Am I missing some caveat or rule or disclaimer, that makes these things irrelevant?

For instance in the classic elevator example, the walls of the elevator will communicate the acceleration to you. If the elevator is moving towards your head, the acceleration is communicated through your feet, and due to inertia your body is compressed. Whereas if you are on Earth and step off a building, your feet will fall first, and then the rest of your body, so you get stretched slightly.

And if you had a constant space elevator acceleration to match Earth's gravitational acceleration rate, your skeleton should be under more stress in the elevator because the acceleration has to begin at your feet and then overcome the inertia of your body, and the fluid in your inner ears would not give you the same sense of balance perception as if you are standing still on Earth. If you are standing still on Earth the acceleration is communicated simultaneously throughout your skeleton since your whole body is in Earth's gravity well.

What is it that the way the forces are communicated, and the different stresses they place on your body and skeleton, not considered a violation of the Equivalence principle? What am I missing?

Best Answer

What you are pointing out is in fact one of the key insights of the equivalence principle: if every atom in your body is accelerated in the same fashion then there is no differential acceleration across your body and therefore no force in your body and therefore no way of "feeling" the acceleration or experiencing it in a way that can be distinguished from free fall. Similarly if a scale you are standing on is accelerating at the same rate as you, then you will exert no force on it and you will be weightless. Since gravity results in the same acceleration on all atoms in your body and on any nearby scale (locally, i.e. ignoring tidal effects) freefall in gravity is therefore the same as being in an inertial frame that is not in a gravitational field.

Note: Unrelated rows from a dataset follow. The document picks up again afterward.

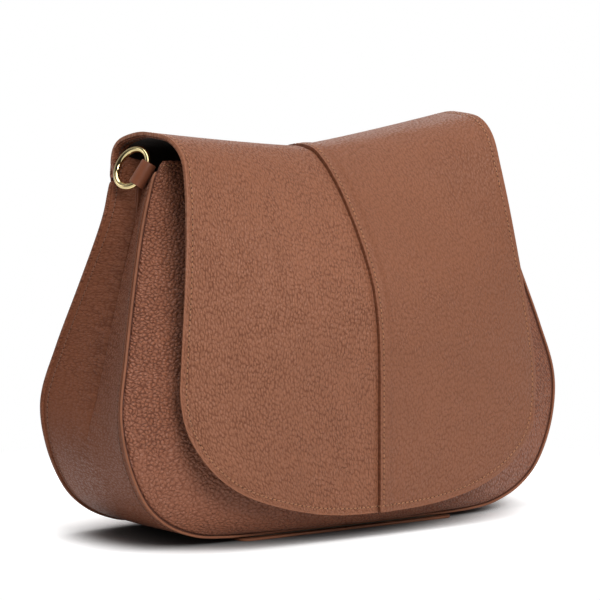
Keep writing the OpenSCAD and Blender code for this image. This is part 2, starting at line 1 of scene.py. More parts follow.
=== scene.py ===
import math
import bpy
import numpy as np
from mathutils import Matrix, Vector


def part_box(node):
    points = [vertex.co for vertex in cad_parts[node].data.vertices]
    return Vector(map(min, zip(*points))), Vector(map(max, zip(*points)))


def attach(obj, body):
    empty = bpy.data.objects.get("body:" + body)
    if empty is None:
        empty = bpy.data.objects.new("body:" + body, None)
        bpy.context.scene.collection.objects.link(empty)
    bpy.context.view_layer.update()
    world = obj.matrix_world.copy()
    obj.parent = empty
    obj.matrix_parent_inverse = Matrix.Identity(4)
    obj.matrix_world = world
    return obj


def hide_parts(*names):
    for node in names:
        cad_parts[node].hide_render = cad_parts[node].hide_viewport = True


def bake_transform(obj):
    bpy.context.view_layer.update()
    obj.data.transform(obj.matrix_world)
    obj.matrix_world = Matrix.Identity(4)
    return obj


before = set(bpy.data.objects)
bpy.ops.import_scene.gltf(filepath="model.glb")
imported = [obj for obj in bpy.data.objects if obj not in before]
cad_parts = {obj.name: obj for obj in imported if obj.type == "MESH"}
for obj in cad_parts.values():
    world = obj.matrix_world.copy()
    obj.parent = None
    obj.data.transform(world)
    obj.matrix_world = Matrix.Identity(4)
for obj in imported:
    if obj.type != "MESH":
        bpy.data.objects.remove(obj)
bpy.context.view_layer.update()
bpy.ops.object.select_all(action="DESELECT")
scene = bpy.context.scene
scene.view_settings.view_transform = "Standard"

# ---- camera and lamps


def aim(thing, place, target):
    """Turn a camera or a lamp at its place towards a target."""
    thing.rotation_mode = "QUATERNION"
    thing.rotation_quaternion = (Vector(target) - Vector(place)).to_track_quat("-Z", "Y")


camera_place = (-1.9915, -2.8413, 0.582)
bpy.ops.object.camera_add(location=camera_place)
camera = bpy.context.object
aim(camera, camera_place, (0, 0.0025, 0.1375))
camera.data.lens, camera.data.sensor_width, camera.data.clip_end = 337, 36, 30
scene.camera = camera

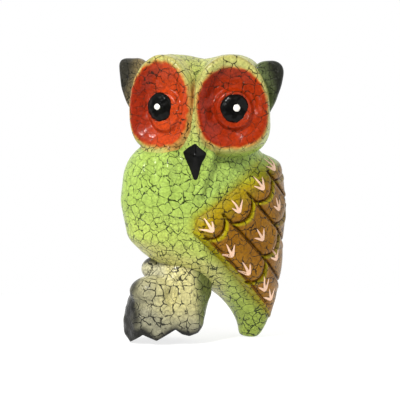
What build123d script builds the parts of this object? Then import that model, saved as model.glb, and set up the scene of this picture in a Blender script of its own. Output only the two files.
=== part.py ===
"""Painted carved-wood owl statuette, 200 mm tall, standing on a root-like perch and its tail tip.

Frame: +Z up, -Y to the front, origin on the shelf at the middle of the outline. The torso is
turned away from the front: its chest points to -X, and its tail to +X and a little back. The
head is turned almost all the way to the front, and looks a little to -X. Left and right are the
owl's own, so its left wing is on the +X side. Every piece is carved wood, and they are glued
together over hidden dowels.
"""

import os
from math import cos, radians, sin

from build123d import *

# ---- driving dimensions, in millimetres and degrees ----
OVERALL_HEIGHT = 200.0
TORSO_TURN = 25.0  # the tail's direction, counted from +X towards +Y
HEAD_TURN = -13.5  # the head's own left, counted the same way
NECK_HEIGHT = 137.0  # flat glue joint between torso and head

# Torso: level ellipses. Each row is height, shift towards the tail, half length, half width.
TORSO_STATIONS = [
    (0, 36.5, 4.2, 8.5),
    (10, 37.2, 7.4, 13.5),
    (20, 36.2, 11.0, 17.0),
    (31, 32.6, 17.0, 20.0),
    (44, 22.0, 31.0, 27.0),
    (58, 8.4, 46.5, 32.5),
    (72, 1.6, 54.0, 35.0),
    (98, -0.7, 58.0, 36.5),
    (118, -1.1, 55.5, 35.0),
    (129, -2.0, 48.0, 31.5),
    (NECK_HEIGHT, -2.0, 36.0, 25.0),
]

# Bib: the swelling between the eye discs that carries the beak
BIB_CENTRE = (-3.0, -24.0, 128.0)
BIB_RADII = (13.0, 17.0, 24.0)

# Head: a crown and a brow over each eye, in the head's own frame
HEAD_X, HEAD_Y = 1.6, -8.6  # the upright line that the head turns about
CROWN_HEIGHT, CROWN_RADII = 157.5, (43.0, 30.0, 39.5)
BROW_RADII = (27.0, 28.0, 34.0)
BROW_SPREAD = 21.0
BROW_HEIGHT = OVERALL_HEIGHT - BROW_RADII[2]

# Eye discs: oval dished cups, set in the head's own frame
DISC_SPREAD = 26.2
DISC_FRONT = 26.5
DISC_HEIGHT = 166.2
DISC_RX, DISC_RZ, DISC_THICKNESS = 25.0, 33.3, 15.0
DISC_SPLAY = 16.5  # how far each disc faces outwards
DISC_ROLL = 4.0  # how far the discs' tops lean together
RIM_ROUND = 3.6
SEAT_CLEARANCE = 10.0
DISH_RX, DISH_RZ, DISH_DEPTH = 20.6, 28.2, 6.0
DISH_FLOOR_RX, DISH_FLOOR_RZ = 14.5, 17.5
BOSS_RADIUS, BOSS_HEIGHT, BOSS_DRAFT = 13.0, 3.0, 1.8
PUPIL_RADIUS, PUPIL_HEIGHT = 9.0, 4.5
PEG_RADIUS, PEG_LENGTH = 2.5, 6.0

# Beak: a blunt four-sided diamond
BEAK_MIDDLE = -4.8
BEAK_TOP, BEAK_SIDES, BEAK_BOTTOM = 140.2, 132.7, 114.7
BEAK_HALF_WIDTH, BEAK_BLUNT = 8.0, 1.2
BEAK_BASE, BEAK_RISE, BEAK_TENON = -38.5, 6.5, 11.0

# Ears, in the head's own frame. Each row is the distance in from the outermost point, and the
# height from the middle.
EAR_OUTLINE = [
    (-26, 4),
    (-19, 14.5),
    (-10, 16.8),
    (-2.5, 13),
    (0, 4),
    (-2.5, -8),
    (-11, -16.5),
    (-21, -12),
]
EAR_REACH, EAR_HEIGHT = {"left": 57.0, "right": 61.6}, {"left": 178.5, "right": 182.0}
EAR_FRONT, EAR_THICKNESS, EAR_ROUND = 7.0, 11.0, 4.0
EAR_YAW = 14.0  # how far each ear sweeps back

# Wings: carved relief glued to the torso's sides. Places are distance along the torso, height.
WING_BASE, WING_RELIEF = 2.2, 4.2
WING_RIDGE = [(-20.5, 77), (-17, 86.5), (6, 98.5), (31, 119), (46, 127)]
WING_BACK = [(66, 127), (66, 60), (58, 40), (51, 22)]
WING_TIP = (46.0, 17.0)
WING_SPLIT = 5.0  # half the bare strip down the back between the wings
GROOVE_WIDTH = 1.4
BAND_WIDTH = 22.3
FEATHER_ENDS = [(10.0, 57.0), (18.0, 53.0), (23.0, 46.0)]
FEATHER_ROUND = 9.0
FEATHER_RUN = 100.0  # long enough for a groove to leave the wing

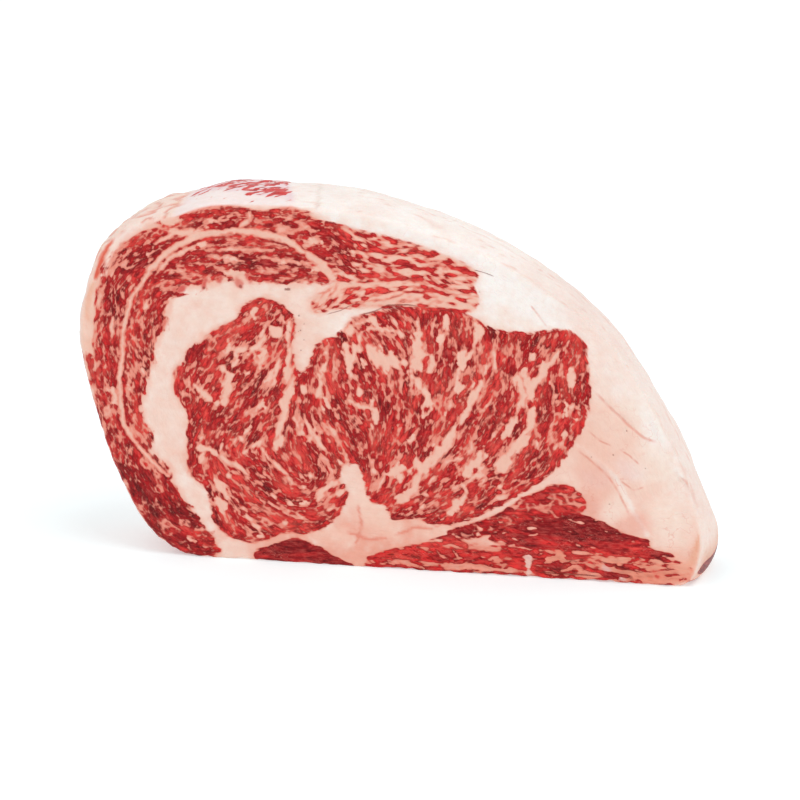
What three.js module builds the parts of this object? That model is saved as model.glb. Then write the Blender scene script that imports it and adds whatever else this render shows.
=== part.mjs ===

In the case of acceleration, say in a rocket, yes, indeed the force is communicated via the points of contact with the chair or floor or whatever, and this is indeed different from the above description of gravity in free fall or an inertial frame. We call it a non-inertial frame. And indeed the point is that if you are standing on, say, Earth, the floor is similarly exerting a force that is communicated via the points of contact with the floor, and the result is a physical situation identical to the rocket accelerating. We also call this a non-inertial frame: you are not in free-fall, because the Earth/floor is preventing you from being in the inertial reference frame of a freely falling observer.